Most people have the same reflex with human babies, too, but as a society, we've managed to emotionally distance ourselves from the human fetus. To think of it as cute or human would make abortion a much tougher choice.

Within the context of abortion, ultrasounds of human fetuses are, in fact, controversial. Pro-life pregnancy counselors are considered manipulative and intimidating when they show a pregnant woman considering abortion an ultrasound of her fetus.

Pro-choice advocates recently protested when President Bush appointed Massachusetts OB-GYN Eric Keroack to the federal family-planning office -- in part because of his connection to a pregnancy counseling service that offers ultrasound imaging.

To be fair, Keroack does have some odd ideas. He contends, for example, that contraception is damaging to women because it thwarts their procreative power. He also has compared premarital sex to drug addiction and says it's damaging to marriage. Whether premarital sex is addictive, I can't say, but marriage is certainly an effective antidote.
Keroack's opposition to birth control is problematic, given that his job involves administering funds to groups that provide birth control, primarily to low-income women. Otherwise, his ideas about pregnancy counseling are sensible. I've long argued that education is the best tool in reducing abortion. Show girls and women their child in utero and abortion will eliminate itself.

Now we have another tool. That is, if we're really serious about reducing abortion. Take "In the Womb''
to every classroom in America and let students do their own free-associating. When the tears are dry -- audiences reportedly weep at this film -- abortion will seem inconceivable. Who could destroy an unborn puppy?

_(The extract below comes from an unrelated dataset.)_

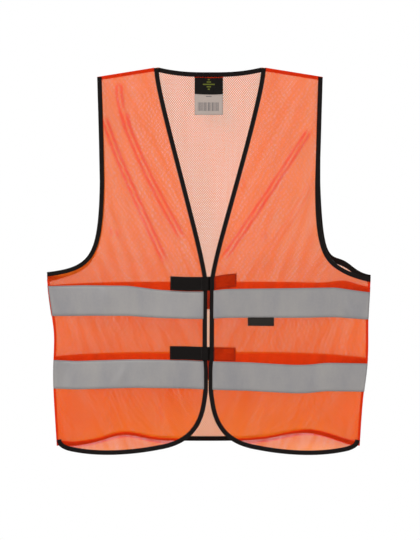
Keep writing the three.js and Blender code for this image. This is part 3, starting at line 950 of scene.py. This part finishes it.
MATERIALS = {
    "front_mesh": mesh_cloth("front_mesh", FRONT_KNIT, FRONT_TINTS, FRONT_GLOW),
    "back_mesh": mesh_cloth("back_mesh", BACK_KNIT, BACK_TINTS_SHADED, BACK_GLOW_SHADED),
    "seam": dense_cloth(),
    "binding": woven_tape("black_binding", BLACK, BLACK_LIGHT, 0.0011, 0.75),
    "tape": reflective_tape(),
    "hook": hook_tape("hook_tape", colour(8, 5, 4), colour(40, 28, 24), 0.0021),
    "loop": hook_tape("loop_tape", colour(30, 10, 7), colour(80, 24, 16), 0.0016),
    "black_label": woven_tape("black_label", colour(10, 9, 7), colour(30, 28, 22), 0.0008, 0.6),
    "grey_label": woven_tape(
        "grey_label", colour(176, 162, 154), colour(196, 183, 174), 0.0007, 0.7, LABEL_BUMP
    ),
    "tag": woven_tape("grey_tag", colour(34, 30, 26), colour(62, 57, 52), 0.0009, 0.65),
    "black_thread": thread_material("black_thread", colour(24, 20, 19)),
    "grey_thread": thread_material("grey_thread", colour(140, 142, 146)),
    "print": woven_tape(
        "label_print", colour(96, 94, 96), colour(120, 118, 120), 0.0007, 0.7, LABEL_BUMP
    ),
    "weave": woven_tape("label_weave", colour(92, 98, 34), colour(132, 138, 52), 0.0008, 0.6),
}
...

We Americans are suckers for animals, often displaying greater empathy for them than for people. Be honest. In movie battle scenes, whose deaths bother you more -- men's or the horses'? Thought so.

Walt Disney figured this out a long time ago. He anthropomorphized a cartoon creature named Bambi and deer hunters have been despised ever since. Show children and teenagers Dumbo, Flipper and Old Yeller in the womb, and they'll extrapolate all by themselves. No fire and brimstone necessary.

Adults, ever effective in obfuscating the obvious, apparently have a tougher time. Recently, a federal appeals court heard arguments aimed at the essential life question: When does a human being become a human being?

The case was related to a South Dakota "informed consent'' law that would have required doctors to tell women contemplating abortion that the operation would "terminate the life of a whole, separate, unique, living human being.''

The court ruled 2-1 against enforcement of the law.

We may not be able to define when a human being becomes a human being, but even children know this much: An elephant doesn't become an elephant without first being a single cell.